The deaths left me keenly aware of time and it's strange fluxuations. In the immediate aftermath, my old life, the life of a few days before, was suddenly distant. Thinking a week or a month or a year into the future was impossible. With all my nerve endings exposed, I existed rather than lived suspended in an excruciating endless moment. For some months afterward, the date had a gravity which I orbited at various speeds without regard for anything else. I focused on the timeline. Days would tick by painfully and yet everything seemed to be moving at lightning speed. Then suddenly, unexpectedly, one day it was over. Through a mysterious combination of good friends, travel, art, and love I reached escape velocity. I woke up, blinked my eyes in the bright sunlight, and time itself was righted, the continuum of my own life while disturbed was comprehensible again, and I could appreciate my strange new life without being tethered to a catastrophic moment. I don't know exactly how it happened, but I think it was because I realized at that I had a choice and I choose to move forward.
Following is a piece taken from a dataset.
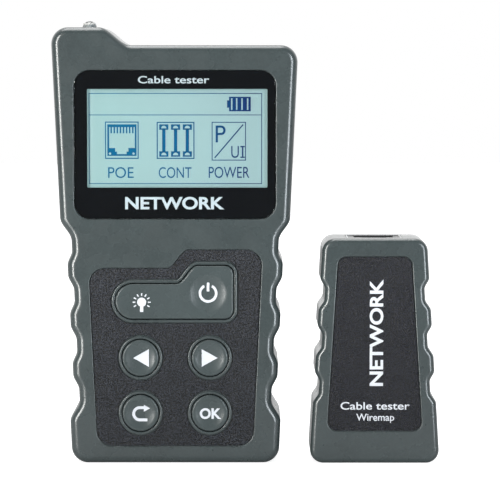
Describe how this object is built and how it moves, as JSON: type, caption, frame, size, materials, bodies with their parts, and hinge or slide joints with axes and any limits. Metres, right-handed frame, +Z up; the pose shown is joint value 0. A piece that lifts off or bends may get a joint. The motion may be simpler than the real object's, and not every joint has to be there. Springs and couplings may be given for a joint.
{
  "type": "network cable tester",
  "caption": "Handheld network cable tester with LCD, keypad, torch and top jacks, standing beside its remote terminator.",
  "frame": {"origin": "middle of the handset's base, on the surface both units stand on", "axes": "+X to the right seen from the front, +Y to the back, +Z up along the handset"},
  "size_m": [0.1152, 0.0329, 0.1318],
  "materials": {
    "shell_plastic": "fine spark texture, satin",
    "overlay_film": "coarse matt grain",
    "key_plastic": "smooth satin",
    "lens_clear": "polished",
    "mask_black": "gloss print",
    "lcd_glass": "pale blue-green",
    "diffuser_white": "milky",
    "ribbon_amber": "polyimide film",
    "board_green": "solder mask",
    "chip_black": "moulded",
    "steel": "nickel plated",
    "tin": "tinned sheet",
    "contact_gold": "gold plated",
    "jack_black": "moulded",
    "torch_clear": "clear epoxy",
    "cell_sleeve": "shrink sleeve",
    "print_white": "screen print",
    "lcd_ink": "liquid crystal segments"
  },
  "bodies": {
    "handset": {"front_shell": "shell_plastic", "rear_shell": "shell_plastic", "display_lens": "lens_clear", "display_mask": "mask_black", "lcd_panel": "lcd_glass", "lcd_backlight": "diffuser_white", "lcd_ribbon": "ribbon_amber", "main_board": "board_green", "keypad_overlay": "overlay_film", "key_switches": "chip_black", "microcontroller": "chip_black", "power_inductor": "chip_black", "board_capacitors": "tin", "buzzer": "chip_black", "port_a_shield": "tin", "port_a_insert": "jack_black", "port_a_contacts": "contact_gold", "port_b_shield": "tin", "port_b_insert": "jack_black", "port_b_contacts": "contact_gold", "torch_led": "torch_clear", "torch_leads": "tin", "torch_holder": "chip_black", "battery_1": "cell_sleeve", "battery_2": "cell_sleeve", "battery_3": "cell_sleeve", "battery_springs": "steel", "battery_plates": "steel", "case_screws": "steel", "board_screws": "steel"},
    "light_power": {"light_power_key": "key_plastic", "light_plunger": "diffuser_white", "power_plunger": "diffuser_white"},
    "left": {"left_key": "key_plastic", "left_plunger": "diffuser_white"},
    "right": {"right_key": "key_plastic", "right_plunger": "diffuser_white"},
    "back": {"back_key": "key_plastic", "back_plunger": "diffuser_white"},
    "ok": {"ok_key": "key_plastic", "ok_plunger": "diffuser_white"},
    "door": {"battery_door": "shell_plastic"},
    "remote": {"remote_front_shell": "shell_plastic", "remote_rear_shell": "shell_plastic", "remote_overlay": "overlay_film", "remote_board": "board_green", "remote_jack_shield": "tin", "remote_jack_insert": "jack_black", "remote_jack_contacts": "contact_gold", "remote_diodes": "chip_black", "remote_case_screws": "steel", "remote_board_screws": "steel"}
  },
  "joints": [
    {"name": "light_power_rock", "type": "hinge", "parent": "handset", "child": "light_power", "pos_m": [-0.0002, -0.0126, 0.0485], "axis": [0, 0, 1], "range_deg": [-1.8, 1.8], "stiffness_Nm_per_rad": 0.3},
    {"name": "left_key_press", "type": "slide", "parent": "handset", "child": "left", "axis": [0, 1, 0], "range_m": [0, 0.0005], "stiffness_N_per_m": 1200},
    {"name": "right_key_press", "type": "slide", "parent": "handset", "child": "right", "axis": [0, 1, 0], "range_m": [0, 0.0005], "stiffness_N_per_m": 1200},
    {"name": "back_key_press", "type": "slide", "parent": "handset", "child": "back", "axis": [0, 1, 0], "range_m": [0, 0.0005], "stiffness_N_per_m": 1200},
    {"name": "ok_key_press", "type": "slide", "parent": "handset", "child": "ok", "axis": [0, 1, 0], "range_m": [0, 0.0005], "stiffness_N_per_m": 1200},
    {"name": "battery_door_swing", "type": "hinge", "parent": "handset", "child": "door", "pos_m": [0, 0.015, 0.0672], "axis": [1, 0, 0], "range_deg": [0, 85]},
    {"name": "remote_slide", "type": "slide", "parent": "handset", "child": "remote", "axis": [1, 0, 0], "range_m": [0, 0.12]}
  ]
}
Someone asked me the other day whether experiencing tragedy at a relatively young age had made me more or less able to deal with tragedy now. I answered, no. You can't compare loss. Each one is uniquely capricious and each one ricochets through family and friends in unpredictable patterns of destruction. The irony of tragedy is that it is the inverse of friendship and love. The more you give of yourself, the larger your network of potential grief, but then again, the more people you have to help pick you up when you fall. We're all more vulnerable than we know, but we're stronger too.
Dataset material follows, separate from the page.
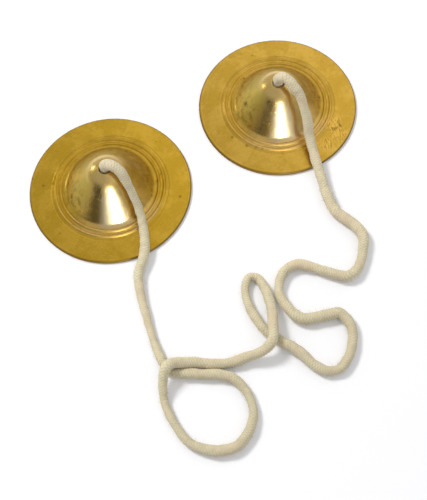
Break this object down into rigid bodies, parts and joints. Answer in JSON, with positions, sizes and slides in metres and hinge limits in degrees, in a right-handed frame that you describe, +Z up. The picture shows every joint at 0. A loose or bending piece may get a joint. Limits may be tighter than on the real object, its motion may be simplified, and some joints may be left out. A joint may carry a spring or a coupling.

So it's been twenty years. Mom, Christopher, you'd barely recognize me now, but I'd hope you'd be proud of the family I've created. We have fun. I miss you guys.

The People of the Book

"We are the people of the book. We love our books. We fill our houses with books. We treasure books we inherit from our parents, and we cherish the idea of passing those books on to our children. Indeed, how many of us started reading with a beloved book that belonged to one of our parents? We force worthy books on our friends, and we insist that they read them. We even feel a weird kinship for the people we see on buses or airplanes reading our books, the books that we claim. If anyone tries to take away our books—some oppressive government, some censor gone off the rails—we would defend them with everything that we have. We know our tribespeople when we visit their homes because every wall is lined with books. There are teetering piles of books beside the bed and on the floor; there are masses of swollen paperbacks in the bathroom. Our books are us. They are our outboard memory banks and they contain the moral, intellectual, and imaginative influences that make us the people we are today."
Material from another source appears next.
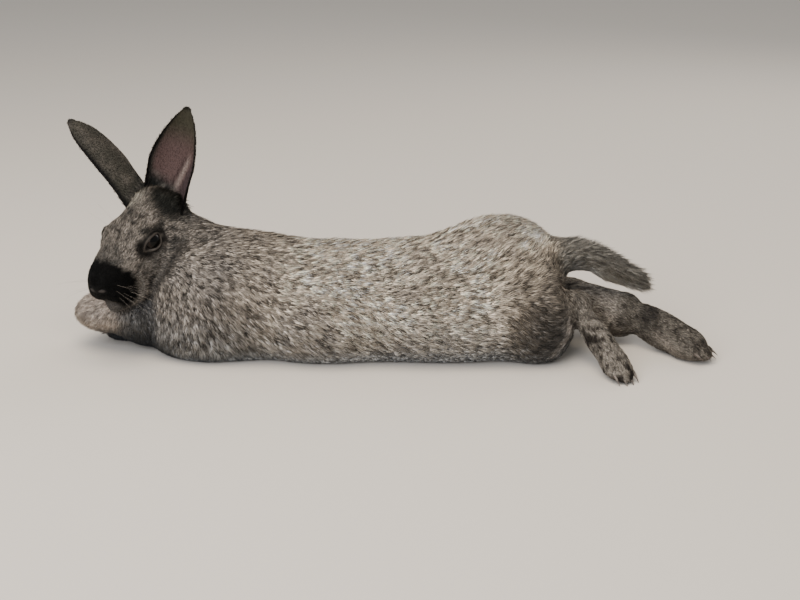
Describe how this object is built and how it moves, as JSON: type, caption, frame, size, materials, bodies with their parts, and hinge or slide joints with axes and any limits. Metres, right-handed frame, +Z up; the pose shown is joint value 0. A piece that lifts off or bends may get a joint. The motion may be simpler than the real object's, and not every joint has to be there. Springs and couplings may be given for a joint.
{
  "type": "rabbit lying stretched on its belly",
  "caption": "Life-size rabbit resting on its belly, head turned to one side with the chin on its dewlap, forelegs tucked under and hind feet kicked out behind; a still model.",
  "frame": {"origin": "on the floor, under the middle of the model's box", "axes": "+X from the nose end to the hind feet, -Y to the rabbit's left side, where it faces, +Z up"},
  "size_m": [0.5932, 0.188, 0.2245],
  "materials": {
    "coat": "dense silver-grey ticked fur over a blue-grey undercoat",
    "ear_coat": "very short dark fur, thin pinkish-brown skin inside",
    "pale_coat": "soft pale grey-beige fur of the dewlap",
    "eye": "wet dark brown eye with a near-black pupil",
    "claw": "smooth dark horn"
  },
  "bodies": {
    "root": {"claw_fore_left_1": "claw", "claw_fore_left_2": "claw", "claw_fore_left_3": "claw", "claw_fore_left_4": "claw", "claw_fore_right_1": "claw", "claw_fore_right_2": "claw", "claw_fore_right_3": "claw", "claw_fore_right_4": "claw", "claw_hind_left_1": "claw", "claw_hind_left_2": "claw", "claw_hind_left_3": "claw", "claw_hind_left_4": "claw", "claw_hind_right_1": "claw", "claw_hind_right_2": "claw", "claw_hind_right_3": "claw", "claw_hind_right_4": "claw", "dewlap": "pale_coat", "ear_left": "ear_coat", "ear_right": "ear_coat", "eye_left": "eye", "eye_right": "eye", "forearm_left": "coat", "forearm_right": "coat", "forepaw_left": "coat", "forepaw_right": "coat", "head": "coat", "hind_foot_left": "coat", "hind_foot_right": "coat", "neck": "coat", "shank_left": "coat", "shank_right": "coat", "tail": "coat", "thigh_left": "coat", "thigh_right": "coat", "trunk": "coat"}
  },
  "joints": []
}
-Part of a super speech on copyright titled How to Destroy the Book by Cory Doctorow.

Samantha Contis


I'm intrigued by Samantha Contis' project Between Rivers and Roads but wish I had a bit more context for it. Then again, I feel that way about most work I look at online and of course viewing work online is a poor substitute for seeing it in person. Bet this series is beautiful as a set of prints.

Love Trickles Down

From something my wife is writing:

"You do know, you should remember Ji-Hyon ah – love flows down. From person to person it only trickles down."
I tell her I’m not sure I understand. I’d never heard this saying before.
"It’s an old Korean saying. This is one of the ways we understand love. It moves downward, from grandmother to mother, from mother to child – this is how we take care of each other. But the one below will never understand the love of his parent so he cannot love as much. Love is always greater on top. And so is the pain."